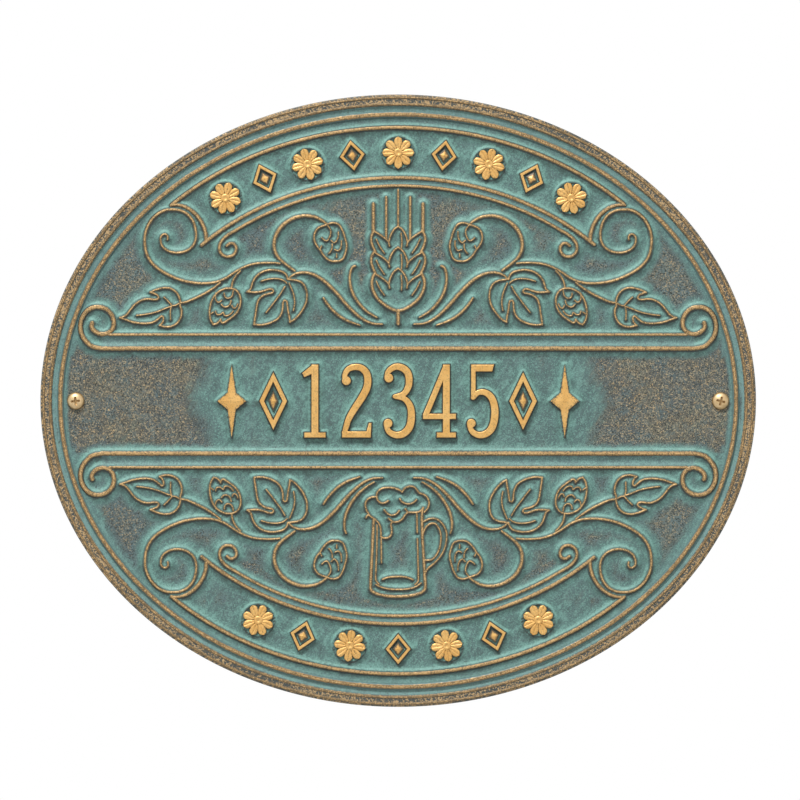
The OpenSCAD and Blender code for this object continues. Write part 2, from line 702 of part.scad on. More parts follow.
module three() {
    ball([-4.9, 31]);
    ball([-5.3, 7.4]);
    bowed([[-6, 31.4], [-5, 34.5], [-1.9, 36.7], [1.6, 36.5], [4.6, 34.3], [5.7, 30.6], [5.2, 26.2],
        [2.7, 22.6], [-1.8, 21.3]], 2.4, 3.7, 2.2);
    bowed([[-1.8, 21.3], [3, 20.3], [6, 16.8], [6.9, 11.6], [6, 5.8], [2.9, 2.1], [-1.2, 1.3], [-4.9, 3.2],
        [-6.4, 7]], 2.2, 3.9, 2.4);
}

module four() {
    slab([1.6, 0], [5.2, 38]);
    slab([-1.6, 0], [8.4, 2.6]);
    slab([-8.8, 9.6], [8.4, 12.4]);
    polygon([[2, 38], [5.2, 38], [-5.6, 12], [-8.8, 12]]);
}

module five() {
    polygon([[-5.4, 34.4], [5.6, 34.4], [6.6, 38], [-5.4, 38]]);
    slab([-5.4, 20.2], [-3, 38]);
    ball([-5.3, 7.4]);
    bowed([[-4.4, 20.8], [-1.6, 23.4], [2, 23.4], [5.2, 20.8], [6.8, 16], [6.9, 10.8], [5.6, 5.4],
        [2.6, 2.1], [-1.4, 1.3], [-4.9, 3.2], [-6.4, 7]], 2.4, 3.9, 2.4);
}

// Rhombus with a pip inside, given as half width and half height
function rhombus(w, h) = [[0, h], [w, 0], [0, -h], [-w, 0]];

module lozenge(w, h, band) {
    difference() {
        polygon(rhombus(w, h));
        polygon(rhombus(w - band, h - band * h / w));
    }
    polygon(rhombus(w - 1.9 * band, h - 1.9 * band * h / w));
}

// Long four-pointed star with hollow sides
module long_star() {
    polygon([[0, 19], [2.1, 4.4], [7.4, 0], [2.1, -4.4], [0, -19], [-2.1, -4.4], [-7.4, 0], [-2.1, 4.4]]);
}

// Centre of a place in the row of figures, counted from the middle
module in_row(place_no) {
    translate([place_no * figure_pitch, 0]) scale(figure_h / figure_top[1]) children();
}

module figure(place_no) {
    color(gold)
        cast(figure_rise)
            in_row(place_no)
                translate(-figure_top / 2)
                    children();
}

module figure_1() {
    figure(-2) one();
}

module figure_2() {
    figure(-1) two();
}

module figure_3() {
    figure(0) three();
}

module figure_4() {
    figure(1) four();
}

module figure_5() {
    figure(2) five();
}

module panel_lozenges() {
    color(gold)
        cast(figure_rise)
            for (side = [-1, 1]) in_row(3 * side) lozenge(7.2, 15, 2.4);
}

module panel_stars() {
    color(gold)
        cast(figure_rise)
            for (side = [-1, 1]) in_row(4 * side) long_star();
}

// Ornaments of the banners

// They are drawn round their middle, so many units high
mark_top = [0, 8.25];
banner_middle_in = (banner_out_in + banner_low_in) / 2;
upper_step = 8.8;
lower_step = 9.3;

// Petal with a round tip and a pointed foot, from the middle outwards
petal = [[0, 1], [1.5, 3.2], [2.2, 5.3], [1.9, 7.2], [0, 8.2], [-1.9, 7.2], [-2.2, 5.3], [-1.5, 3.2]];
petals = 8;
rosette_boss = 4.6;

module rosette() {
    for (k = [0:petals - 1]) rotate(k * 360 / petals) polygon(smooth(concat(petal, [petal[0]])));
    circle(d = rosette_boss, $fn = small_fn);
}

// Places one ornament on the middle line of a banner, leaning with the oval
module on_banner(up, t) {
    quarter(1, up)
        translate(oval_point(banner_middle_in, t))
            rotate(-oval_lean(banner_middle_in, t))
                scale(banner_mark_h / 2 / mark_top[1])
                    children();
}

module banner_marks(up, step, numbers) {
    color(gold)
        cast(banner_mark_rise)
            for (i = numbers) on_banner(up, i * step) children();
}

module upper_banner_rosettes() {
    banner_marks(1, upper_step, [-4:2:4]) rosette();
}

module upper_banner_lozenges() {
    banner_marks(1, upper_step, [-3:2:3]) lozenge(6.4, 7.8, 1.8);
}

module lower_banner_rosettes() {
    banner_marks(-1, lower_step, [-3:2:3]) rosette();
}

module lower_banner_lozenges() {
    banner_marks(-1, lower_step, [-2:2:2]) lozenge(6.4, 7.8, 1.8);
}

// Round-headed screw with a cross recess, a plain neck and a pointed thread

// The neck runs this far past the wall before the thread starts
neck_past_wall = 6;
point_len = 5;
core_share = 0.7;
dome_steps = 8;

function dome(d, h) = [for (k = [0:dome_steps]) let (t = 90 * k / dome_steps) [d / 2 * cos(t), h * sin(t)]];

// Half outline of the shank below the head: shoulder, neck, threads and point
function shank_outline() =
    let (
        r = screw_d / 2,
        neck_r = neck_d / 2,
        core = r * core_share,
        neck = field_t + neck_past_wall,
        turns = max(1, floor((screw_len - neck - point_len) / thread_pitch)),
        top = -(screw_len - point_len - turns * thread_pitch))
    concat(
        [[0, 0], [r, 0], [r, -field_t], [neck_r, -field_t], [neck_r, top]],
        [for (k = [0:turns - 1]) each [[core, top - (k + 0.35) * thread_pitch],
            [r, top - (k + 0.85) * thread_pitch], [r, top - (k + 1) * thread_pitch]]],
        [[core, -(screw_len - point_len)], [0, -screw_len]]);

module screw(side) {
    color(brass)
        upright()
            translate([side * screw_x, 0, field_t]) {
                difference() {
                    rotate_extrude($fn = round_fn) polygon(concat([[0, 0]], dome(head_d, head_h)));
                    for (turn = [0, 90])
                        rotate(turn)
                            translate([-cross_w / 2, -cross_slot / 2, head_h - cross_depth])
                                cube([cross_w, cross_slot, cross_depth + over]);
                }
                rotate_extrude($fn = round_fn) polygon(shank_outline());
            }
}

module left_screw() {
    screw(-1);
}

module right_screw() {
    screw(1);
}

field_plate();
rim_band();
outer_bead();
inner_bead();
border_ridge();
upper_banner();
lower_banner();
upper_arch_line();
lower_arch_line();
upper_rail();
lower_rail();
vine(-1, 1);  // upper_left_vine
vine(1, 1);  // upper_right_vine
vine(-1, -1);  // lower_left_vine
vine(1, -1);  // lower_right_vine
inner_leaf_piece(-1, 1);  // upper_left_inner_leaf
inner_leaf_piece(1, 1);  // upper_right_inner_leaf
inner_leaf_piece(-1, -1);  // lower_left_inner_leaf
inner_leaf_piece(1, -1);  // lower_right_inner_leaf
outer_leaf_piece(-1, 1);  // upper_left_outer_leaf
outer_leaf_piece(1, 1);  // upper_right_outer_leaf
outer_leaf_piece(-1, -1);  // lower_left_outer_leaf
outer_leaf_piece(1, -1);  // lower_right_outer_leaf
inner_hop_piece(-1, 1);  // upper_left_inner_hop
inner_hop_piece(1, 1);  // upper_right_inner_hop
inner_hop_piece(-1, -1);  // lower_left_inner_hop
inner_hop_piece(1, -1);  // lower_right_inner_hop
outer_hop_piece(-1, 1);  // upper_left_outer_hop
outer_hop_piece(1, 1);  // upper_right_outer_hop
outer_hop_piece(-1, -1);  // lower_left_outer_hop
outer_hop_piece(1, -1);  // lower_right_outer_hop
barley_ear();
mug();
figure_1();
figure_2();
figure_3();
figure_4();
figure_5();
panel_lozenges();
panel_stars();
upper_banner_rosettes();
upper_banner_lozenges();
lower_banner_rosettes();
lower_banner_lozenges();
left_screw();
right_screw();
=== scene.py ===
# Oval cast wall plaque in weathered bronze: raised rim, vines, barley ear, mug and figures.
# The relief is drawn lying on its back, in millimetres: x across, y up the plaque, z up from the wall.
# UPRIGHT then stands it up in the frame, in metres. Inset means the distance from the plaque's edge.

import functools
import math
from collections import namedtuple

import bmesh
import bpy
import numpy as np
from mathutils import Matrix, Vector, geometry, kdtree, noise


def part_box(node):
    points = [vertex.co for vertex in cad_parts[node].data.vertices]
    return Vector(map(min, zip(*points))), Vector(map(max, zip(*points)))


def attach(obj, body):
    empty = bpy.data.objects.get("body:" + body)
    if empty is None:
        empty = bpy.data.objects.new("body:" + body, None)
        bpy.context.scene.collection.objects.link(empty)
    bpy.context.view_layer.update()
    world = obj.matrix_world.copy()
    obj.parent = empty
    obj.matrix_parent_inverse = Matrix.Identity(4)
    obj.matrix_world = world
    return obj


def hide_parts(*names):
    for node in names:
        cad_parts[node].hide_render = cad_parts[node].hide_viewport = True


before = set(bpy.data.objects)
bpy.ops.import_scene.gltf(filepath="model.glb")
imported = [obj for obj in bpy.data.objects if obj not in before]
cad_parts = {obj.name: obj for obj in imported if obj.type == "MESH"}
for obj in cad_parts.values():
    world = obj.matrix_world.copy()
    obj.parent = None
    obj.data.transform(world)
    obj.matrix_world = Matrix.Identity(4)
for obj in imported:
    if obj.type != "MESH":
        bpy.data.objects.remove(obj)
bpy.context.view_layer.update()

MM = 0.001
UPRIGHT = Matrix.Scale(MM, 4) @ Matrix.Rotation(math.radians(90), 4, "X")


def half_size(node):
    low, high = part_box(node)
    return (high.x - low.x) / 2 / MM, (high.z - low.z) / 2 / MM


def top_of(node):
    return -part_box(node)[0].y / MM


# Sizes taken from the frame
HALF_W, HALF_H = half_size("rim_band")
FIELD_TOP = top_of("field_plate")
RIM_TOP = top_of("rim_band")
RECESS = -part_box("field_plate")[1].y / MM
BEAD_RISE = top_of("outer_bead") - RIM_TOP
LINE_RISE = top_of("border_ridge") - FIELD_TOP
FIGURE_RISE = top_of("figure_3") - FIELD_TOP
MARK_RISE = top_of("upper_banner_rosettes") - FIELD_TOP

# Rim
RIM_W = 6
WALL_W = 9
SKIN_T = 4
OUTER_BEAD_IN = 1.4
INNER_BEAD_IN = RIM_W - 1
BEAD_W = 1.3
BORDER_IN = 10.3
BORDER_W = 2.6

# Widths of the raised lines
LINE_W = 1.4
VEIN_W = 1.1
STEM_W = 2
BANNER_W = 1.9
ARCH_W = 1.6
HEAVY_RAIL_W = 2.3
LIGHT_RAIL_W = 1.5

# Banners, arch lines and rails
BANNER_OUT_IN = 17
BANNER_LOW_IN = 42.8
ARCH_IN = 46.9
RAIL_Y = 27
RIBBON_Y = RAIL_Y + 7.1
BANNER_TIP_X = 116.5
BANNER_HEEL_X = 98.7
BANNER_END_X = 101
BANNER_TIP_HANDLE = (-9.5, 1.6)
BANNER_HEEL_HANDLE = (-0.7, 10)
ARCH_END_X = 84
RAIL_END_X = 152.5
LIGHT_RAIL_END_X = 148.4

# Figures of the panel and marks of the banners
FIGURE_H = 37.5
DRAWN_FIGURE_H = 38
FIGURE_PITCH = 21.4
UPPER_STEP = 8.8
LOWER_STEP = 9.3
PETALS = 8

# Steps along lines, round ovals (in degrees), across the field and across pads
STEP = 0.75
OVAL_STEP = 0.75
CELL = 0.8
PAD_CELL = 0.6

# Rolled end of a rail, and the small curl that ends an arch line
RAIL_ROLL = [[157.3, -6], [160.3, -3.5], [162.4, -0.5], [163.3, 3], [163.1, 6.5], [161.9, 9.7],
    [159.6, 12.5], [156.5, 14], [153, 14.1], [149.8, 12.9], [147.3, 10.3], [146.2, 6.9], [146.6, 3.7],
    [148.4, 1.4], [151.2, 0.3], [154.2, 0.7], [156.6, 2.4], [157.6, 4.4], [157.3, 6]]
ARCH_CURL = [[2.9, -1.6], [5.6, -3.8], [7.4, -6.3], [7.9, -9], [7.1, -11.4], [5.2, -12.9],
    [2.9, -13.2], [0.7, -12.3], [-0.6, -10.3], [-0.7, -8.2], [0.5, -6.6], [2.3, -6.3], [4, -7.5]]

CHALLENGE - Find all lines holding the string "type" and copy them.

PROBLEM SOLUTION -
cad_parts = {obj.name: obj for obj in imported if obj.type == "MESH"}
    if obj.type != "MESH":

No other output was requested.